#### Task brief:
Locate each line holding the string "parts" and copy it.

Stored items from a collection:
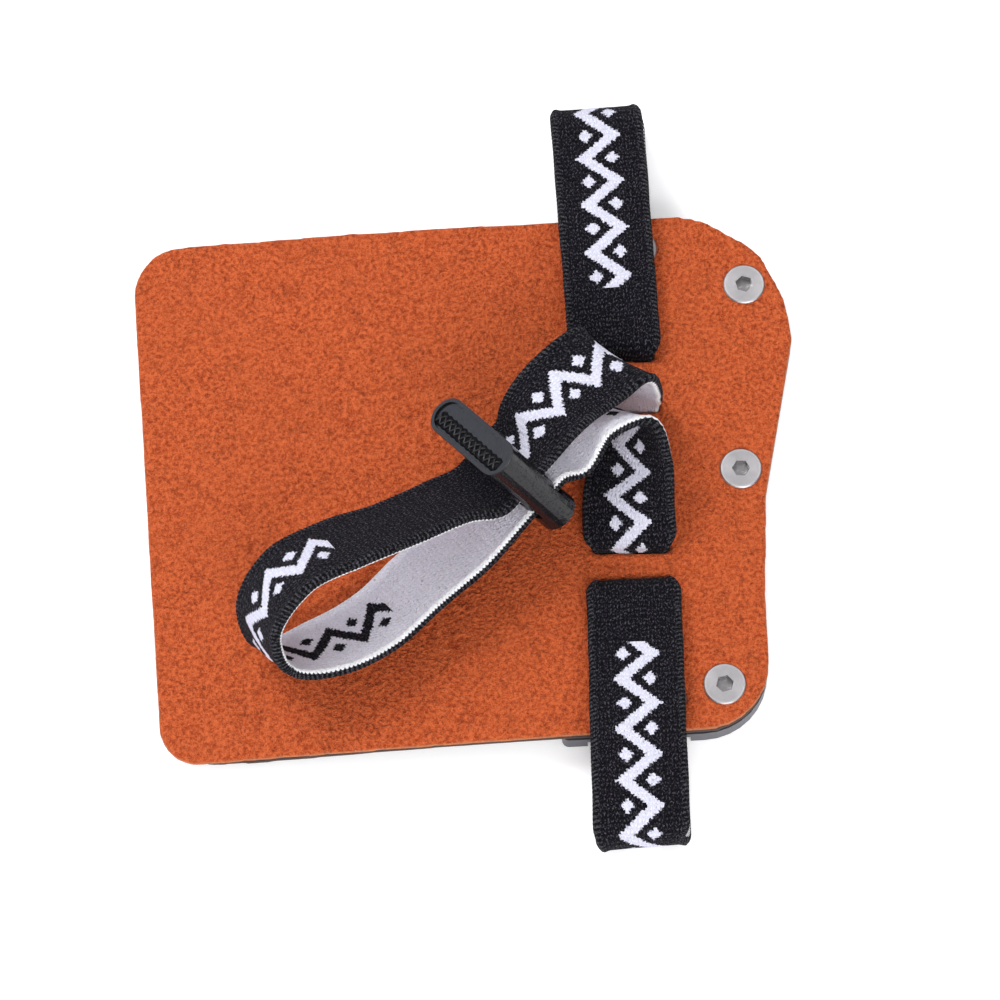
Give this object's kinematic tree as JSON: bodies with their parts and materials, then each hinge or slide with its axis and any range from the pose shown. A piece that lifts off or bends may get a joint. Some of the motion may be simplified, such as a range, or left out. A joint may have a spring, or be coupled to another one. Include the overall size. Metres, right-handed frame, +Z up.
{
  "type": "archery finger tab",
  "caption": "Suede and leather finger tab on a metal plate, with two fixed elastic finger rings and an adjustable middle-finger loop held by a slider.",
  "frame": {"origin": "middle of the whole object's box, on the surface it lies on", "axes": "+X from the soft end of the sheets towards the plate, +Y across the hand towards the upper ring, +Z up out of the suede"},
  "size_m": [0.0845, 0.1005, 0.0264],
  "materials": {
    "suede": "napped orange suede",
    "dark_leather": "smooth dark brown leather, matt cut edge",
    "anodised_plate": "dark grey anodised",
    "steel": "bright turned steel",
    "elastic": "black knitted elastic with a white inner face",
    "gloss_black": "gloss black moulding"
  },
  "bodies": {
    "root": {"suede_facing": "suede", "string_face": "dark_leather", "plate": "anodised_plate", "screw_top": "steel", "screw_middle": "steel", "screw_bottom": "steel", "screw_inner_top": "steel", "screw_inner_bottom": "steel", "upper_ring": "elastic", "lower_ring": "elastic", "middle_loop": "elastic", "slider": "gloss_black"}
  },
  "joints": []
}
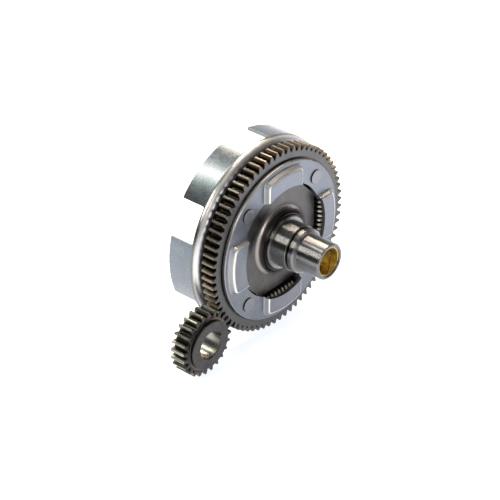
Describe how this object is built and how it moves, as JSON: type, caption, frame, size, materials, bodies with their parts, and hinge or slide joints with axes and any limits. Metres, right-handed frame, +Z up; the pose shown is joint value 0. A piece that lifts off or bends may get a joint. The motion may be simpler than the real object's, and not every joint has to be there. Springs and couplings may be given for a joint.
{
  "type": "clutch basket primary gear set",
  "caption": "Straight-cut primary drive: a large toothed gear with a sprung clutch basket and bearing sleeve, driven by a small pinion.",
  "frame": {"origin": "on the gear's axis, in the plane of the toothed rim's front face", "axes": "-Y along the gear's axis out through the hub sleeve, +Y into the clutch basket, +Z up, +X to the right seen from the sleeve end"},
  "size_m": [0.1604, 0.0775, 0.1335],
  "materials": {
    "gear_steel": "machined and oiled case-hardened steel",
    "pinion_steel": "dark heat-treated steel with ground teeth",
    "ground_steel": "cylindrically ground, polished",
    "zinc_plate": "zinc-plated pressed sheet, satin",
    "basket_steel": "zinc-plated pressed sheet, bright satin",
    "rivet_steel": "upset steel rivet, satin",
    "spacer_steel": "turned steel tube",
    "spring_steel": "oil-tempered spring wire",
    "bronze": "rolled bearing bronze, bright bore"
  },
  "bodies": {
    "bushes": {"front_bush": "bronze", "rear_bush": "bronze"},
    "gear": {"driven_gear": "gear_steel", "hub_sleeve": "ground_steel"},
    "springs": {"damper_spring_1": "spring_steel", "damper_spring_2": "spring_steel", "damper_spring_3": "spring_steel", "damper_spring_4": "spring_steel"},
    "basket": {"clutch_basket": "basket_steel", "cover_plate": "zinc_plate", "rivet_1": "rivet_steel", "rivet_2": "rivet_steel", "rivet_3": "rivet_steel", "rivet_4": "rivet_steel", "spacer_1": "spacer_steel", "spacer_2": "spacer_steel", "spacer_3": "spacer_steel", "spacer_4": "spacer_steel"},
    "pinion": {"pinion": "pinion_steel"}
  },
  "joints": [
    {"name": "gear_spin", "type": "hinge", "parent": "bushes", "child": "gear", "pos_m": [0, 0, 0], "axis": [0, -1, 0], "continuous": true},
    {"name": "damper_twist", "type": "hinge", "parent": "gear", "child": "basket", "pos_m": [0, 0, 0], "axis": [0, -1, 0], "range_deg": [-5, 5], "stiffness_Nm_per_rad": 20},
    {"name": "spring_travel", "type": "hinge", "parent": "gear", "child": "springs", "pos_m": [0, 0, 0], "axis": [0, -1, 0], "range_deg": [-2.5, 2.5], "deforming": ["damper_spring_1", "damper_spring_2", "damper_spring_3", "damper_spring_4"]},
    {"name": "pinion_spin", "type": "hinge", "parent": "bushes", "child": "pinion", "pos_m": [-0.07124, 0, -0.04451], "axis": [0, -1, 0], "continuous": true}
  ],
  "couplings": [
    {"joint": "pinion_spin", "follows": "gear_spin", "ratio": -3},
    {"joint": "spring_travel", "follows": "damper_twist", "ratio": 0.5}
  ]
}
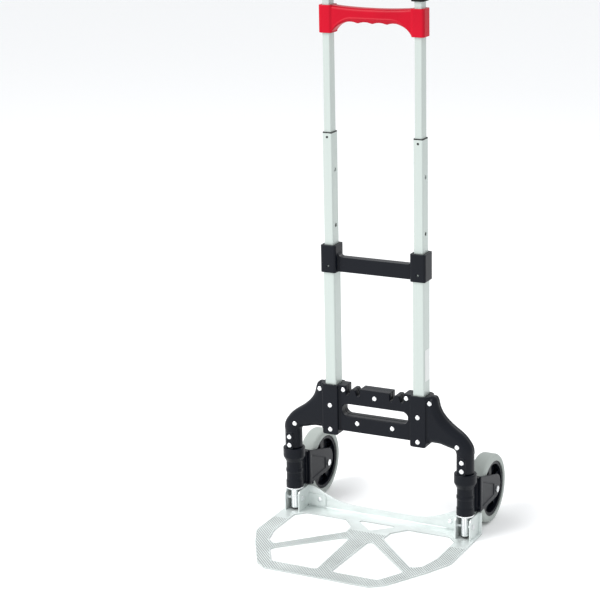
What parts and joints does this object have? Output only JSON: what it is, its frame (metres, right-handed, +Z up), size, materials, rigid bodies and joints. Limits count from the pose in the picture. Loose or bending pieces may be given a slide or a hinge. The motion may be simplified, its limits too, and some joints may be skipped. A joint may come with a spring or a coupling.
{
  "type": "hand truck",
  "caption": "Folding two-wheel hand truck: three-stage telescoping mast, squeeze release grip, fold-up spoked toe plate and swivelling side wheels.",
  "frame": {"origin": "on the floor under the mast, midway between the two legs, on the underside of the toe plate's rear strip", "axes": "+Z up the mast, +Y towards the wheels, -Y towards the front of the toe plate, +X to the right when looking at the toe plate from the front"},
  "size_m": [0.3892, 0.4261, 1.003],
  "materials": {
    "black_plastic": "moulded, satin",
    "red_plastic": "moulded, satin",
    "soft_black": "moulded",
    "tyre": "grey tread",
    "mast_aluminium": "anodised, satin",
    "plate_aluminium": "satin",
    "steel": "zinc plated",
    "nylon": "moulded",
    "rivet": "bright",
    "label": "blank"
  },
  "bodies": {
    "frame": {"frame_front_shell": "black_plastic", "frame_rear_shell": "black_plastic", "crossbar_rivets": "rivet", "arm_rivets": "rivet", "mast_foot_rivets": "rivet", "leg_rivets": "rivet", "mast_bracket": "black_plastic", "bracket_screws": "steel", "outer_tube_left": "mast_aluminium", "outer_tube_right": "mast_aluminium", "outer_bush_left": "nylon", "outer_bush_right": "nylon", "mast_plugs": "nylon", "blank_label": "label", "leg_tube_left": "mast_aluminium", "leg_tube_right": "mast_aluminium", "leg_foot_caps": "soft_black", "swivel_washers": "steel"},
    "middle_mast": {"middle_tube_left": "mast_aluminium", "middle_tube_right": "mast_aluminium", "middle_bush_left": "nylon", "middle_bush_right": "nylon", "middle_glide_left": "nylon", "middle_glide_right": "nylon", "lock_springs": "steel"},
    "upper_mast": {"upper_tube_left": "mast_aluminium", "upper_tube_right": "mast_aluminium", "upper_glide_left": "nylon", "upper_glide_right": "nylon", "top_handle": "soft_black", "handle_screws": "steel", "return_springs": "steel"},
    "release": {"release_handle": "red_plastic", "release_cross_pins": "steel", "release_rod_left": "steel", "release_rod_right": "steel"},
    "toe_plate": {"toe_plate": "plate_aluminium", "hinge_bracket_left": "plate_aluminium", "hinge_bracket_right": "plate_aluminium", "hinge_pin_left": "steel", "hinge_pin_right": "steel", "flange_rivets": "rivet"},
    "upper_lock_left": {"upper_lock_pin_left": "steel"},
    "middle_lock_left": {"middle_lock_pin_left": "steel"},
    "wheel_bracket_left": {"wheel_fork_left": "black_plastic", "swivel_bush_left": "nylon", "axle_left": "steel", "axle_nut_left": "steel"},
    "wheel_left": {"wheel_rim_left": "black_plastic", "tread_left": "tyre", "wheel_bush_left": "nylon"},
    "upper_lock_right": {"upper_lock_pin_right": "steel"},
    "middle_lock_right": {"middle_lock_pin_right": "steel"},
    "wheel_bracket_right": {"wheel_fork_right": "black_plastic", "swivel_bush_right": "nylon", "axle_right": "steel", "axle_nut_right": "steel"},
    "wheel_right": {"wheel_rim_right": "black_plastic", "tread_right": "tyre", "wheel_bush_right": "nylon"}
  },
  "joints": [
    {"name": "middle_mast_slide", "type": "slide", "parent": "frame", "child": "middle_mast", "axis": [0, 0, 1], "range_m": [-0.202, 0]},
    {"name": "upper_mast_slide", "type": "slide", "parent": "middle_mast", "child": "upper_mast", "axis": [0, 0, 1], "range_m": [-0.172, 0]},
    {"name": "release_handle_lift", "type": "slide", "parent": "upper_mast", "child": "release", "axis": [0, 0, 1], "range_m": [0, 0.01], "stiffness_N_per_m": 900, "springref_m": -0.006, "deforming": ["return_springs"]},
    {"name": "toe_plate_fold", "type": "hinge", "parent": "frame", "child": "toe_plate", "pos_m": [0, 0, 0.025], "axis": [-1, 0, 0], "range_deg": [0, 90]},
    {"name": "left_wheel_swing", "type": "hinge", "parent": "frame", "child": "wheel_bracket_left", "pos_m": [-0.17, 0, 0.09], "axis": [0, 0, -1], "range_deg": [0, 90]},
    {"name": "left_wheel_spin", "type": "hinge", "parent": "wheel_bracket_left", "child": "wheel_left", "pos_m": [-0.17, 0.0996, 0.0635], "axis": [1, 0, 0], "continuous": true},
    {"name": "left_upper_lock", "type": "slide", "parent": "upper_mast", "child": "upper_lock_left", "axis": [-1, 0, 0], "range_m": [0, 0.003]},
    {"name": "left_middle_lock", "type": "slide", "parent": "middle_mast", "child": "middle_lock_left", "axis": [1, 0, 0], "range_m": [0, 0.003], "stiffness_N_per_m": 300, "springref_m": -0.003},
    {"name": "right_wheel_swing", "type": "hinge", "parent": "frame", "child": "wheel_bracket_right", "pos_m": [0.17, 0, 0.09], "axis": [0, 0, 1], "range_deg": [0, 90]},
    {"name": "right_wheel_spin", "type": "hinge", "parent": "wheel_bracket_right", "child": "wheel_right", "pos_m": [0.17, 0.0996, 0.0635], "axis": [1, 0, 0], "continuous": true},
    {"name": "right_upper_lock", "type": "slide", "parent": "upper_mast", "child": "upper_lock_right", "axis": [-1, 0, 0], "range_m": [0, 0.003]},
    {"name": "right_middle_lock", "type": "slide", "parent": "middle_mast", "child": "middle_lock_right", "axis": [1, 0, 0], "range_m": [0, 0.003], "stiffness_N_per_m": 300, "springref_m": -0.003}
  ],
  "couplings": [
    {"joint": "left_wheel_swing", "follows": "toe_plate_fold", "ratio": 1},
    {"joint": "left_upper_lock", "follows": "release_handle_lift", "ratio": 0.3},
    {"joint": "right_wheel_swing", "follows": "toe_plate_fold", "ratio": 1},
    {"joint": "right_upper_lock", "follows": "release_handle_lift", "ratio": 0.3}
  ]
}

#### Finished answer:
Give this object's kinematic tree as JSON: bodies with their parts and materials, then each hinge or slide with its axis and any range from the pose shown. A piece that lifts off or bends may get a joint. Some of the motion may be simplified, such as a range, or left out. A joint may have a spring, or be coupled to another one. Include the overall size. Metres, right-handed frame, +Z up.
Describe how this object is built and how it moves, as JSON: type, caption, frame, size, materials, bodies with their parts, and hinge or slide joints with axes and any limits. Metres, right-handed frame, +Z up; the pose shown is joint value 0. A piece that lifts off or bends may get a joint. The motion may be simpler than the real object's, and not every joint has to be there. Springs and couplings may be given for a joint.
What parts and joints does this object have? Output only JSON: what it is, its frame (metres, right-handed, +Z up), size, materials, rigid bodies and joints. Limits count from the pose in the picture. Loose or bending pieces may be given a slide or a hinge. The motion may be simplified, its limits too, and some joints may be skipped. A joint may come with a spring or a coupling.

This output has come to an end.